--- BEGIN ---
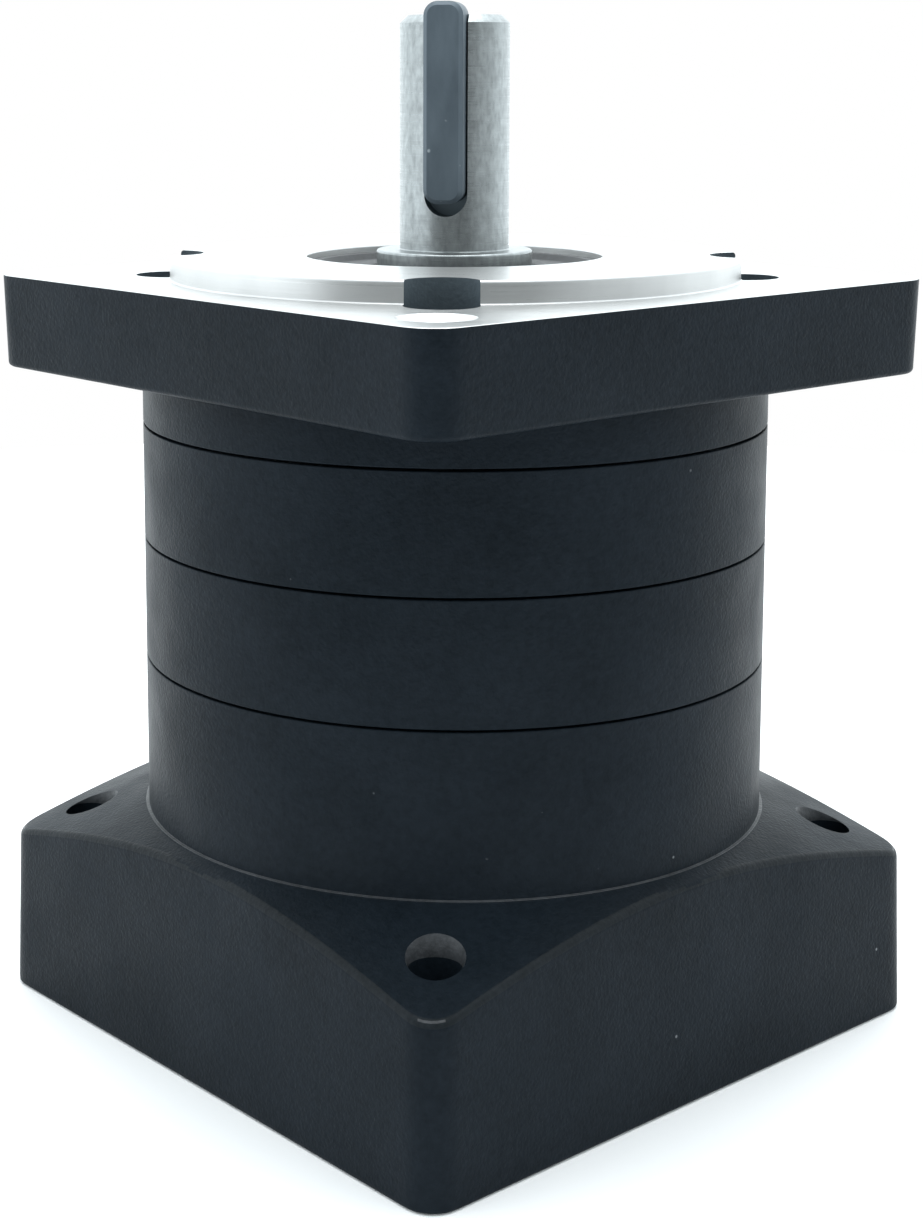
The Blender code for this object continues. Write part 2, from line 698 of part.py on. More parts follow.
def output_shaft():
    """Shaft and planet carrier in one forging, with three pillars that reach down to the plate."""
    journal = FRONT_BEARING[0] - GAP
    carrier_top = REAR_BEARING[3] + REAR_BEARING[2]
    face = OUTPUT_STAGE["carrier_face"]
    shoulder = 27 * MM
    profile = [
        (0, face),
        (shoulder, face),
        (shoulder, REAR_BEARING[3] - GAP),
        (CARRIER_RADIUS, REAR_BEARING[3] - GAP),
        (CARRIER_RADIUS, carrier_top),
        (journal + 2 * MM, carrier_top),
        (journal + 2 * MM, FRONT_BEARING[3] - GAP),
        (journal, FRONT_BEARING[3] - GAP),
        (journal, OUTPUT_SEAL[2] - 1 * MM),
        (COLLAR_RADIUS, OUTPUT_SEAL[2] - 1 * MM),
        (COLLAR_RADIUS, COLLAR_TOP - 0.4 * MM),
        (COLLAR_RADIUS - 0.4 * MM, COLLAR_TOP),
        (SHAFT_RADIUS, COLLAR_TOP),
        (SHAFT_RADIUS, SHAFT_TOP - SHAFT_CHAMFER),
        (SHAFT_RADIUS - SHAFT_CHAMFER, SHAFT_TOP),
        (2.6 * MM, SHAFT_TOP),
        (2.1 * MM, SHAFT_TOP - 0.5 * MM),
        (2.1 * MM, SHAFT_TOP - 12 * MM),
        (0, SHAFT_TOP - 13 * MM),
    ]
    shaft = turned("output_shaft", profile, MEDIUM, GROUND)
    pillars = bmesh.new()
    add_pillars(pillars, OUTPUT_STAGE["plate"][1] + GAP, face + 2 * MM)
    boolean(shaft, add_object("output_pillars", finish_mesh("output_pillars", pillars)), "UNION")
    cut(shaft, "output_carrier_holes", pin_holes(OUTPUT_STAGE))

    def slot(shape):
        bottom = KEY_TOP - KEY_LENGTH - KEY_SLOT_EXTRA
        add_key_shape(shape, KEY_WIDTH + 2 * GAP, bottom, SHAFT_TOP + 10 * MM, KEY_FLOOR - GAP, 10 * MM)

    cut(shaft, "key_slot", slot)


def output_key():
    made = bmesh.new()
    add_key_shape(made, KEY_WIDTH, KEY_TOP - KEY_LENGTH, KEY_TOP, KEY_FLOOR, KEY_HEIGHT)
    add_object("output_key", finish_mesh("output_key", made), KEY_STEEL)


# Input side

def input_carrier():
    face, top = INPUT_STAGE["carrier_face"], INPUT_CARRIER_TOP
    body = turned("input_carrier", tube(SUN_SHANK + GAP, CARRIER_RADIUS, face, top), COARSE, GEAR_STEEL)
    pillars = bmesh.new()
    add_pillars(pillars, INPUT_STAGE["plate"][1] + GAP, face + 1 * MM)
    boolean(body, add_object("input_pillars", finish_mesh("input_pillars", pillars)), "UNION")
    cut(body, "input_carrier_holes", pin_holes({**INPUT_STAGE, "pin_top": top + 1 * MM}))


def sun_gears():
    neck = 7.0 * MM
    output_bottom, output_top = OUTPUT_STAGE["gear"]
    sun_gear("output_sun_gear", output_bottom - 1.0 * MM, output_top - 0.3 * MM, [
        (0, INPUT_STAGE["carrier_face"] + GAP),
        (SUN_SHANK, INPUT_STAGE["carrier_face"] + GAP),
        (SUN_SHANK, INPUT_CARRIER_TOP + GAP),
        (neck * 0.8, INPUT_CARRIER_TOP + GAP),
        (neck * 0.8, output_bottom),
        (0, output_bottom),
    ])
    input_bottom, input_top = INPUT_STAGE["gear"]
    sun_gear("input_sun_gear", input_bottom - 1.0 * MM, input_top - 0.3 * MM, [
        (0, 37.3 * MM),
        (SUN_SHANK, 37.3 * MM),
        (SUN_SHANK, input_bottom),
        (0, input_bottom),
    ])


def input_hub():
    journal = INPUT_BEARING[0] - GAP
    seal_journal = INPUT_SEAL[0] - GAP
    shoulder = INPUT_BEARING[3] - GAP
    groove = (45.5 * MM, 46.5 * MM)
    bore_top = 36.8 * MM
    profile = [
        (HUB_BORE, HUB_BOTTOM),
        (HUB_RADIUS, HUB_BOTTOM),
        (HUB_RADIUS, CAVITY_TOP - 0.6 * MM),
        (seal_journal, CAVITY_TOP - 0.6 * MM),
        (seal_journal, shoulder),
        (journal, shoulder),
        (journal, groove[0]),
        (journal - 0.6 * MM, groove[0]),
        (journal - 0.6 * MM, groove[1]),
        (journal, groove[1]),
        (journal, HUB_TOP),
        (SUN_SHANK + GAP, HUB_TOP),
        (SUN_SHANK + GAP, bore_top),
        (HUB_BORE, bore_top),
    ]
    hub = turned("input_hub", profile, COARSE, GEAR_STEEL)

    def slits(shape):
        add_box(shape, (-2 * HUB_RADIUS, -SLIT_WIDTH / 2, 0),
                (2 * HUB_RADIUS, SLIT_WIDTH / 2, COLLAR_CLAMP_TOP + 2 * MM))

    cut(hub, "hub_slits", slits)
    open_ring("reducing_sleeve", MOTOR_SHAFT_RADIUS + 0.15 * MM, HUB_BORE - GAP, HUB_BOTTOM + 0.6 * MM,
              CAVITY_TOP, SLIT_WIDTH, 0, COARSE, GEAR_STEEL)
    open_ring("hub_circlip", journal - 0.3 * MM, journal + 1.8 * MM, groove[0] + 0.25 * MM,
              groove[1] - 0.25 * MM, 4 * MM, math.pi / 2, COARSE, BEARING_STEEL)
    open_ring("adapter_circlip", 19.0 * MM, INPUT_BEARING[1] + 1 * MM, 45.7 * MM, 46.6 * MM, 7 * MM,
              math.pi, COARSE, BEARING_STEEL)


def clamp_collar():
    """Slit collar that squeezes the hub onto the motor shaft, and its tangential screw."""
    collar = open_ring("clamp_collar", HUB_RADIUS + GAP, COLLAR_CLAMP_RADIUS, COLLAR_CLAMP_BOTTOM,
                       COLLAR_CLAMP_TOP, 2 * MM, 0, COARSE, BLACK_SCREW)
    shank_start, head_start, shank_radius, head_radius = -9 * MM, 5.8 * MM, 2.5 * MM, 4.25 * MM
    place = Matrix.Translation((CLAMP_SCREW_OFFSET, shank_start, CLAMP_SCREW_HEIGHT))
    place = place @ Matrix.Rotation(math.radians(-90), 4, "X")
    length = head_start - shank_start

    def screw_space(shape):
        profile = [(0, -20 * MM), (shank_radius + GAP, -20 * MM), (shank_radius + GAP, length - GAP),
                   (head_radius + GAP, length - GAP), (head_radius + GAP, length + 20 * MM),
                   (0, length + 20 * MM)]
        add_turned(shape, profile, SMALL, place)

    cut(collar, "clamp_screw_space", screw_space)
    socket_screw("clamp_screw", place, shank_radius, length, head_radius, 5 * MM, 4 * MM, BLACK_SCREW)


def main():
    clear_scene()
    output_flange_housing()
    ring_gears()
    motor_adapter()
    tie_screws()
    access_plug()
    oil_seal("output_oil_seal", OUTPUT_SEAL, 1)
    oil_seal("input_oil_seal", INPUT_SEAL, -1)
    bearing("front", FRONT_BEARING)
    bearing("rear", REAR_BEARING)
    bearing("input", INPUT_BEARING)
    output_shaft()
    output_key()
    carrier_plate("output", OUTPUT_STAGE)
    planet_set("output", OUTPUT_STAGE)
    input_carrier()
    carrier_plate("input", INPUT_STAGE)
    planet_set("input", INPUT_STAGE)
    sun_gears()
    input_hub()
    clamp_collar()


main()
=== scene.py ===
"""Looks of the inline gear reducer: finely shaped casings, shaft, key, seals, screws and gears around the CAD."""
import math

import bmesh
import bpy
from mathutils import Matrix, Vector


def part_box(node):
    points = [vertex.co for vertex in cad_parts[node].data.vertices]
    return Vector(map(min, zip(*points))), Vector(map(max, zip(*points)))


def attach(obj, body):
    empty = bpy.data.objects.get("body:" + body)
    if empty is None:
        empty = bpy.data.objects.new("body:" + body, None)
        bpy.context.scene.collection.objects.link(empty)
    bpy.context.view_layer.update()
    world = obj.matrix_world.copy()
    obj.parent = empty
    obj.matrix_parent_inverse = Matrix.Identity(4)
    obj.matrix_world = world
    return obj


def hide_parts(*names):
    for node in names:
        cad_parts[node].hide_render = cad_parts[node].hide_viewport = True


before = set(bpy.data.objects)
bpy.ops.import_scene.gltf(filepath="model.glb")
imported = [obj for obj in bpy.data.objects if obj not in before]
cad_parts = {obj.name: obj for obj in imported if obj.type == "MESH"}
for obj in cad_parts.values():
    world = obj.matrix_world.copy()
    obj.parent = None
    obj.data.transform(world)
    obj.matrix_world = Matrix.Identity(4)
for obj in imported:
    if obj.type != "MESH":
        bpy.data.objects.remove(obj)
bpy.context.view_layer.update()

MM = 0.001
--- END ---
Exactly as written, return the lines from the line containing "add_turned(shape, profile, SMALL, place)" through the line containing "if empty is", both included.

OUTPUT FOR THIS TASK:
        add_turned(shape, profile, SMALL, place)

    cut(collar, "clamp_screw_space", screw_space)
    socket_screw("clamp_screw", place, shank_radius, length, head_radius, 5 * MM, 4 * MM, BLACK_SCREW)


def main():
    clear_scene()
    output_flange_housing()
    ring_gears()
    motor_adapter()
    tie_screws()
    access_plug()
    oil_seal("output_oil_seal", OUTPUT_SEAL, 1)
    oil_seal("input_oil_seal", INPUT_SEAL, -1)
    bearing("front", FRONT_BEARING)
    bearing("rear", REAR_BEARING)
    bearing("input", INPUT_BEARING)
    output_shaft()
    output_key()
    carrier_plate("output", OUTPUT_STAGE)
    planet_set("output", OUTPUT_STAGE)
    input_carrier()
    carrier_plate("input", INPUT_STAGE)
    planet_set("input", INPUT_STAGE)
    sun_gears()
    input_hub()
    clamp_collar()


main()
=== scene.py ===
"""Looks of the inline gear reducer: finely shaped casings, shaft, key, seals, screws and gears around the CAD."""
import math

import bmesh
import bpy
from mathutils import Matrix, Vector


def part_box(node):
    points = [vertex.co for vertex in cad_parts[node].data.vertices]
    return Vector(map(min, zip(*points))), Vector(map(max, zip(*points)))


def attach(obj, body):
    empty = bpy.data.objects.get("body:" + body)
    if empty is None:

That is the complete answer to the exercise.